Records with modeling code
....

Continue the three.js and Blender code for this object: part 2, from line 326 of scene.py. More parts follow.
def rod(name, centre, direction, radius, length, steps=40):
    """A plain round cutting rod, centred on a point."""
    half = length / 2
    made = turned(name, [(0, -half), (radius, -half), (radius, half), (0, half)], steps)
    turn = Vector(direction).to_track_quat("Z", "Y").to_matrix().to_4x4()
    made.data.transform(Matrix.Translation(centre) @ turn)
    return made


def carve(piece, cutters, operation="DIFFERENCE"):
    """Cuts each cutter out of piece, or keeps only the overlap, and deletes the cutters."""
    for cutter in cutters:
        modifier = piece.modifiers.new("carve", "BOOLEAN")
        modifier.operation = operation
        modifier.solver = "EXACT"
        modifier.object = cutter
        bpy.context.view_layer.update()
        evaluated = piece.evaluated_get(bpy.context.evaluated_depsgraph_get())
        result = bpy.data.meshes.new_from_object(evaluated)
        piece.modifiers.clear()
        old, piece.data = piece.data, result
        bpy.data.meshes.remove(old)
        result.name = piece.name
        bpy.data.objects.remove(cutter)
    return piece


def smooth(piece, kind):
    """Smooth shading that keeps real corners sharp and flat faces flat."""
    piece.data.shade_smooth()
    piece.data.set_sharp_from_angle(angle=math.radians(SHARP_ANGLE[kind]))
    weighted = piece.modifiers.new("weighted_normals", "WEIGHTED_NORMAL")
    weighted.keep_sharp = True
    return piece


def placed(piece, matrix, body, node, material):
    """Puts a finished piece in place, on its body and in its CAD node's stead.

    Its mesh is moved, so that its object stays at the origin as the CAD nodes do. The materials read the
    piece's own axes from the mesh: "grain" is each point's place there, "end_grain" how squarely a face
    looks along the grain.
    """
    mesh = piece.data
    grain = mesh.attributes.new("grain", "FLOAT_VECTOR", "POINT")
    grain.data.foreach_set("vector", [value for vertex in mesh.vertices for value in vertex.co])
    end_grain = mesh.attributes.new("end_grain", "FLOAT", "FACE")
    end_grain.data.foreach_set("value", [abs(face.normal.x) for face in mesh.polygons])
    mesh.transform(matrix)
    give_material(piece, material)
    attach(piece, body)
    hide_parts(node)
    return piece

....

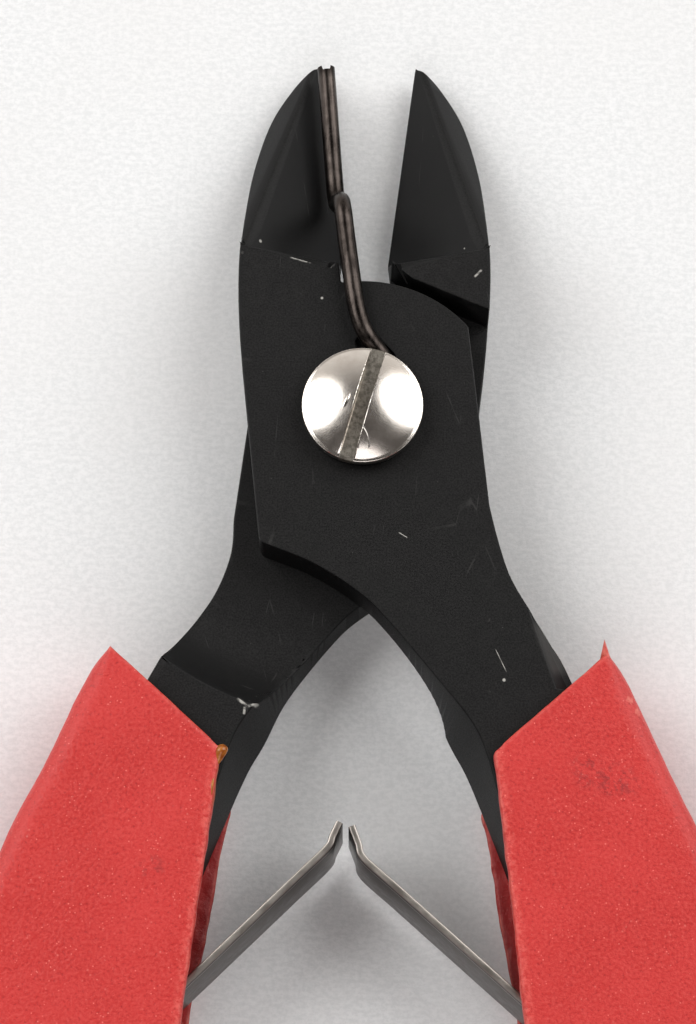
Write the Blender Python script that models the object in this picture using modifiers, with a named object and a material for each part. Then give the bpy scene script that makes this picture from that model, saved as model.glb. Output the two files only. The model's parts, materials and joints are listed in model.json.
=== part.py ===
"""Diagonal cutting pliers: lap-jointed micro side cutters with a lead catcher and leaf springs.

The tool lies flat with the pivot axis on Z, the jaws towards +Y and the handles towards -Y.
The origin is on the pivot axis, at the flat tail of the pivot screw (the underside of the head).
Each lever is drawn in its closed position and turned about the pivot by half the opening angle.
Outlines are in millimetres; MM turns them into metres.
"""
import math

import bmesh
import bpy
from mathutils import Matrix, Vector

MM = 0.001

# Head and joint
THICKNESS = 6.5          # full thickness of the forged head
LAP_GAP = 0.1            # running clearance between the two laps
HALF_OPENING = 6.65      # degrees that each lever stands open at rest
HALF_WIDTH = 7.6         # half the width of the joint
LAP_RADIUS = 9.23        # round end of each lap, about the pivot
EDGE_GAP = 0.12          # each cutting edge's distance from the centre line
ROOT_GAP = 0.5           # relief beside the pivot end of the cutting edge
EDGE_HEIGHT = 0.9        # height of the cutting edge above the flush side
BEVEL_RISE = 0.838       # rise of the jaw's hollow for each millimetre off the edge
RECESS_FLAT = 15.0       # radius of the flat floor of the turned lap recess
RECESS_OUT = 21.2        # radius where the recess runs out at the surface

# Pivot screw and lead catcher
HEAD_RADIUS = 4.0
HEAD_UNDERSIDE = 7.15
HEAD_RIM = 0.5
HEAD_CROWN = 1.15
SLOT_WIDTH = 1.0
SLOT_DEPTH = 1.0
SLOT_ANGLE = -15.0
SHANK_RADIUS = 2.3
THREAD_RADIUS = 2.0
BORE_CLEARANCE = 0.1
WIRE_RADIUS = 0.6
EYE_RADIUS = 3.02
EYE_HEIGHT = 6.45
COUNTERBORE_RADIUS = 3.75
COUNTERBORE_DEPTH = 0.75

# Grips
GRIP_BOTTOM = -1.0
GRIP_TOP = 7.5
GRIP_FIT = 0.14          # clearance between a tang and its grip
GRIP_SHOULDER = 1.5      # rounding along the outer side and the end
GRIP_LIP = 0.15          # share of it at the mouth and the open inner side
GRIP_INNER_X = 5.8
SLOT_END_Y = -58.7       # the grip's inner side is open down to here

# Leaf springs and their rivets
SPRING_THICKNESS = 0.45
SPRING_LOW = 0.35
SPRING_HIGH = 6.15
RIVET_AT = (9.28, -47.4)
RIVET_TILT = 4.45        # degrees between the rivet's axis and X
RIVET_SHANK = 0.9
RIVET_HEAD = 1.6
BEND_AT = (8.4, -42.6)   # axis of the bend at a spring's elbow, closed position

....

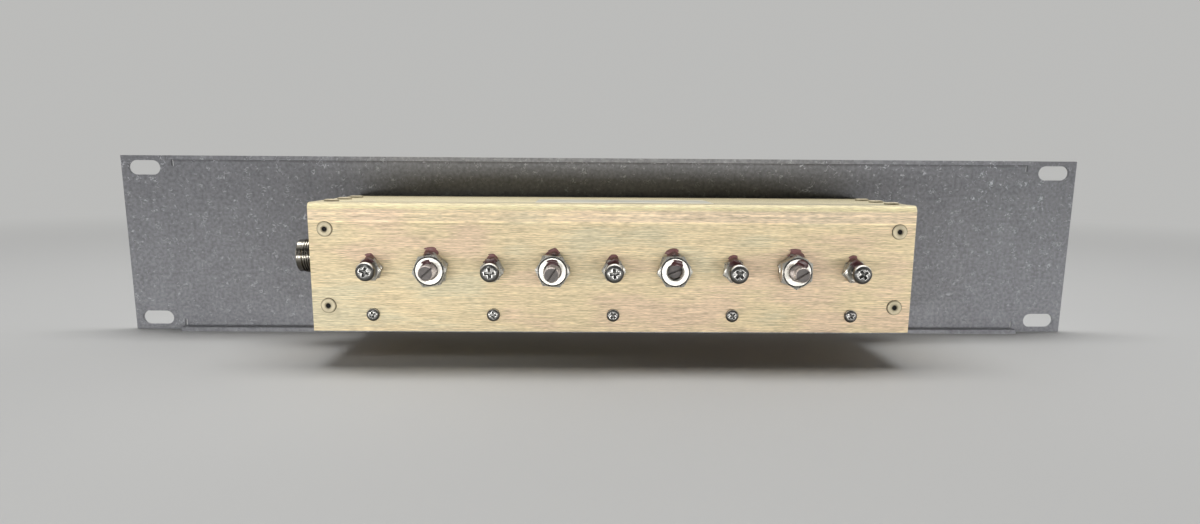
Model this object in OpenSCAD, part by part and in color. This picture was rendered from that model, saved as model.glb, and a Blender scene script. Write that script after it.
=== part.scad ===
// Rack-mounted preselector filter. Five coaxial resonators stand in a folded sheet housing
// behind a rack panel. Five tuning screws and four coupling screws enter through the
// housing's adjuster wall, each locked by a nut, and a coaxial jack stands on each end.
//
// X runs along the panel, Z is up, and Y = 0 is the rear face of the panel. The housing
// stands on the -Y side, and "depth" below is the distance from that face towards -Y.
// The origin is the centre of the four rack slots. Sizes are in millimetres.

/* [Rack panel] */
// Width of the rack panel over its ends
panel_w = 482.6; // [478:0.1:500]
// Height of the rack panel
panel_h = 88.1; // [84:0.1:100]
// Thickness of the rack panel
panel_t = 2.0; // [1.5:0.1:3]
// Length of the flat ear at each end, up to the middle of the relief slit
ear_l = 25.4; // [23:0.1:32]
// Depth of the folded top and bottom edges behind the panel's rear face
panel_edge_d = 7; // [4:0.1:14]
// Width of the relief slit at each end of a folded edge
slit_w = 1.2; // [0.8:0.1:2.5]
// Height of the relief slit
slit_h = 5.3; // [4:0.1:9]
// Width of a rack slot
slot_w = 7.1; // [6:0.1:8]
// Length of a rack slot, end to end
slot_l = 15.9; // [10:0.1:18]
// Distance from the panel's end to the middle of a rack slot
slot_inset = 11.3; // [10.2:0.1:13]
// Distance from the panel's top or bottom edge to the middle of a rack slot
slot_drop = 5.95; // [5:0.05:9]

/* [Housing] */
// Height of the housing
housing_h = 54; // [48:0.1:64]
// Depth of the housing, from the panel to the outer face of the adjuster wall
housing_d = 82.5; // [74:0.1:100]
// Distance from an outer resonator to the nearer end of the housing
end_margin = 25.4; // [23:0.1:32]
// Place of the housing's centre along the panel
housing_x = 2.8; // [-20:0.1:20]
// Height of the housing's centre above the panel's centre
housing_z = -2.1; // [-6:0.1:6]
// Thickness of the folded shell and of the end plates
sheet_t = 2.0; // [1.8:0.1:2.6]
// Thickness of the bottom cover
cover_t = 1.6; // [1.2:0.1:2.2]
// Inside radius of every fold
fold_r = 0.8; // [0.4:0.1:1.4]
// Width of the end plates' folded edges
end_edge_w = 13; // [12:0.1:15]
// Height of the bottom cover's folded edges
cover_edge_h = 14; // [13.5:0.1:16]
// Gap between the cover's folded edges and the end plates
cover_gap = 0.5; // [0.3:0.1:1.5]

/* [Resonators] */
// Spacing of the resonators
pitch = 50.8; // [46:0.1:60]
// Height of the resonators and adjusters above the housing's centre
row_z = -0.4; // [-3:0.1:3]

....

Aim. For each line above that contains the word "this", copy that line.

Answer to the task.
Continue the three.js and Blender code for this object: part 2, from line 326 of scene.py. More parts follow.
Write the Blender Python script that models the object in this picture using modifiers, with a named object and a material for each part. Then give the bpy scene script that makes this picture from that model, saved as model.glb. Output the two files only. The model's parts, materials and joints are listed in model.json.
Model this object in OpenSCAD, part by part and in color. This picture was rendered from that model, saved as model.glb, and a Blender scene script. Write that script after it.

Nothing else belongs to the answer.